Characterizing detection probabilities of advanced mobile leak surveys: Implications for sampling effort and leak size estimation in natural gas distribution systems

Abstract

Advanced leak detection (ALD) to survey local natural gas distribution systems has reached a point in technological maturity where new federal regulations will require its use in compliance surveys. Because most of these deployments are conducted by commercial providers, there has been little publicly available data documenting characteristics of the underlying methane (CH4) plumes that are the core features measured in ALD surveys. Here, we document key features of CH4 plumes measured in ALD surveys of 15 U.S. metropolitan areas where we had deployed high-sensitivity CH4 analyzers on Google Street View cars. Our analysis reveals that CH4 concentration enhancements from CH4 sources exhibit high temporal variability, often differing by more than 10-fold among repeated observations.

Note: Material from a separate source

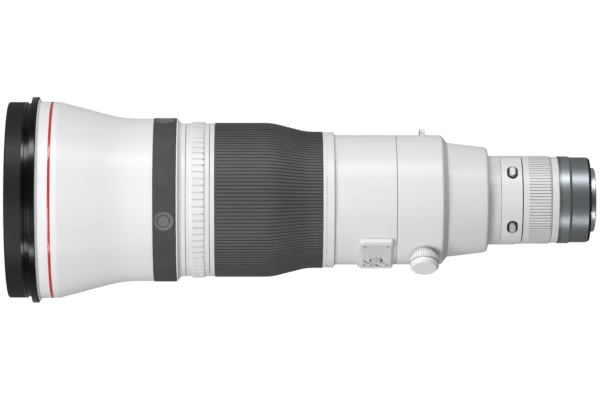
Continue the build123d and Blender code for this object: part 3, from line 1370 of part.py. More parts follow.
# ---------------------------------------------------------------- write every piece
PIECES = {
    "hood_mount_ring": hood_mount_ring(),
    "front_element": front_element(),
    "front_barrel": front_barrel(),
    "button_band": button_band(),
    "button_bezels": button_bezels(),
    "playback_ring": playback_ring(),
    "spacer_ring": spacer_ring(),
    "centre_tube": centre_tube(),
    "focus_ring_sleeve": focus_sleeve(),
    "focus_ring_grip": focus_grip(),
    "rear_grip_ring": rear_grip_ring(),
    "main_barrel": main_barrel(),
    "stabiliser_panel": panel(0),
    "focus_panel": panel(1),
    "panel_screws": panel_screws(),
    "stabiliser_mode_switch": slide_switch(0, STABILISER_MODE),
    "stabiliser_on_switch": slide_switch(0, STABILISER_ON),
    "focus_mode_switch": slide_switch(1, FOCUS_MODE),
    "focus_range_switch": slide_switch(1, FOCUS_RANGE),
    "preset_switch": slide_switch(1, PRESET_MODE),
    "preset_button": preset_button(),
    "collar_ring": collar_ring(),
    "collar_liners": collar_liners(),
    "clamp_shoe": clamp_shoe(),
    "lock_screw": lock_screw(),
    "lock_knob": lock_knob(),
    "strap_lugs": strap_lugs(),
    "tripod_foot": tripod_foot(),
    "foot_screws": foot_screws(),
    "neck_barrel": neck_barrel(),
    "rear_barrel": rear_barrel(),
    "filter_cover": filter_cover(),
    "filter_frame": filter_frame(),
    "filter_glass": filter_glass(),
    "filter_release_left": filter_release(-1),
    "filter_release_right": filter_release(1),
    "control_ring": control_ring(),
    "end_ring": end_ring(),
    "mount_ring": mount_ring(),
    "mount_gasket": mount_gasket(),
    "bayonet_mount": bayonet_mount(),
    "mount_screws": mount_screws(),
    "contact_block": contact_block(),
    "contact_pins": contact_pins(),
    "lens_cells": lens_cells(),
    "inner_lenses": inner_lenses(),
    "focus_rail_frame": focus_rail_frame(),
    "focus_carriage": focus_carriage(),
    "focus_lens": focus_lens(),
    "focus_motor": focus_motor(),
    "stabiliser_frame": stabiliser_frame(),
    "stabiliser_yaw_ring": stabiliser_yaw_ring(),
    "stabiliser_lens_holder": stabiliser_lens_holder(),
    "stabiliser_lens": stabiliser_lens(),
    "aperture_unit": aperture_unit(),
    "circuit_board": circuit_board(),
}
for number, button_angle in enumerate(BUTTON_ANGLES, start=1):
    PIECES[f"function_button_{number}"] = function_button(button_angle)

for node, shape in PIECES.items():
    placed = Pos(-FOOT_X, 0, AXIS_HEIGHT) * shape
    export_step(placed, f"parts/{node}.step")
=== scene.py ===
"""A white super-telephoto lens standing on its tripod foot: its finishes, small pieces, studio and camera.

Everything is in metres in the lens's own frame: +X from the front of the lens to its camera mount, +Z up, and
the origin under the tripod foot. Angles round the barrel run from the top towards the lock knob's side, -Y.
"""

from math import atan, cos, hypot, pi, radians, sin

import bpy
from mathutils import Matrix, Vector


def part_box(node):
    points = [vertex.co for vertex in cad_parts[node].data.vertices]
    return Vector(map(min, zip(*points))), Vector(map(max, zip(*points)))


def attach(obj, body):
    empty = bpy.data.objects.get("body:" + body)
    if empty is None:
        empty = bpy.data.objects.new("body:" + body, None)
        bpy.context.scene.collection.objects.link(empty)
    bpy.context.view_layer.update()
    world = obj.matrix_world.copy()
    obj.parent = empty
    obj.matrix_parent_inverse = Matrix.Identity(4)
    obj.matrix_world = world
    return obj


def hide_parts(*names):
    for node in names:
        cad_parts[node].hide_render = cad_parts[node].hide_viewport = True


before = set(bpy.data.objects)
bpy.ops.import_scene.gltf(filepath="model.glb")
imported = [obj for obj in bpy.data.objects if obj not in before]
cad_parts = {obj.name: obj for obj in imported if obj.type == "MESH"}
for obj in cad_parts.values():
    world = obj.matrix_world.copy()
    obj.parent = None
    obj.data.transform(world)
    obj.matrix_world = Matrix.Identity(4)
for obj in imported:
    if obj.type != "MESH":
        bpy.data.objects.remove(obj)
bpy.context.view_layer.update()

MM = 0.001

# Where the lens's pieces are. A station is a distance behind the front plane.
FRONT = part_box("hood_mount_ring")[0].x
AXIS_HEIGHT = (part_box("hood_mount_ring")[0].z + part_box("hood_mount_ring")[1].z) / 2
PANEL_CENTRE = (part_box("focus_panel")[0].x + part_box("focus_panel")[1].x) / 2
PANEL_FACE = 55.6 * MM
PANEL_ANGLES = (55.0, 90.5)
BAND_START, BAND_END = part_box("button_band")[0].x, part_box("button_band")[1].x
BAND_R = 66.85 * MM
BAND_SEAT_R = 64.9 * MM
KNURL_DEPTH = 0.5 * MM
HOOD_GLOSS_START, HOOD_GLOSS_END = 13.7 * MM, 24.2 * MM
HOOD_REAR_FACE = 24.4 * MM
BUTTON_ANGLES = (15.0, 105.0, 195.0, 285.0)
INDEX_ANGLE = 57.0
INDEX_STATION = 467.5 * MM
MOUNT_R = 34.7 * MM
MOUNT_EDGE_END, MOUNT_BAND_END = 448.6 * MM, 455.4 * MM
RED_STATION = 36.0 * MM
RED_WIDTH = 2.4 * MM
RED_R = 79.98 * MM
CONTROL_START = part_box("control_ring")[0].x - FRONT
CONTROL_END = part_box("control_ring")[1].x - FRONT
CONTROL_R = 35.8 * MM
COVER_R = 35.9 * MM
COVER_WELL_DEPTH = 0.6 * MM
KNOB_STATION = 337.7 * MM
KNOB_ANGLE = 57.0
KNOB_KNURL_BOTTOM, KNOB_KNURL_TOP = 55.75 * MM, 61.85 * MM
KNOB_R = 11.65 * MM
MODE_SLOT_DEPTH = 1.5 * MM


# ---------------------------------------------------------------- shader writing
class Number:
    """A value that varies over a surface. Arithmetic on it adds Math nodes."""

    def __init__(self, finish, socket):
        self.finish = finish
        self.socket = socket

    def math(self, operation, *others):
        made = self.finish.node("ShaderNodeMath", {"operation": operation}, dict(enumerate((self, *others))))
        return Number(self.finish, made.outputs[0])

    def __add__(self, other):
        return self.math("ADD", other)

    def __mul__(self, other):
        return self.math("MULTIPLY", other)

    def __sub__(self, other):
        return self.math("SUBTRACT", other)

    def __rsub__(self, other):
        return (self * -1.0) + other

    def __truediv__(self, other):
        return self.math("DIVIDE", other)

    __radd__ = __add__
    __rmul__ = __mul__

    def rise(self, start, end):
        """Goes smoothly from zero to one as the value goes from start to end."""
        made = self.finish.node("ShaderNodeMapRange", {"interpolation_type": "SMOOTHSTEP"},
                                {"Value": self, "From Min": start, "From Max": end})
        return Number(self.finish, made.outputs["Result"])

    def between(self, start, end, soft):
        """One between start and end, zero outside, with soft edges."""
        return self.rise(start - soft, start) * (1 - self.rise(end, end + soft))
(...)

This variability introduces challenges for estimating source emission rates because the same source can appear to be large on one drive-by and small on the next. Additionally, the frequency distribution of CH4 enhancements from a given source generally has a strong positive skew that can lead to overestimation of leak size. The magnitude of CH4 enhancements from a source measured with a mobile sensor can also change quickly over time, as indicated by decreasing temporal correlation between mobile measurements longer than an approximately hourly time scale. To manage the uncertainty, we demonstrate how additional survey effort can help overcome this variability and instability to allow discrimination among the wide range of leak sizes. We quantify the probability of source detection, finding that it increases with estimated leak size. Combining these results, we develop a simulation that demonstrates the potential for ALD to detect leaks and quantify emissions as a function of sampling (driving) effort. Our results suggest that five to eight drives of each roadway in a target area would detect >90% of leaks and provide adequate emissions quantification for repair/replacement prioritization.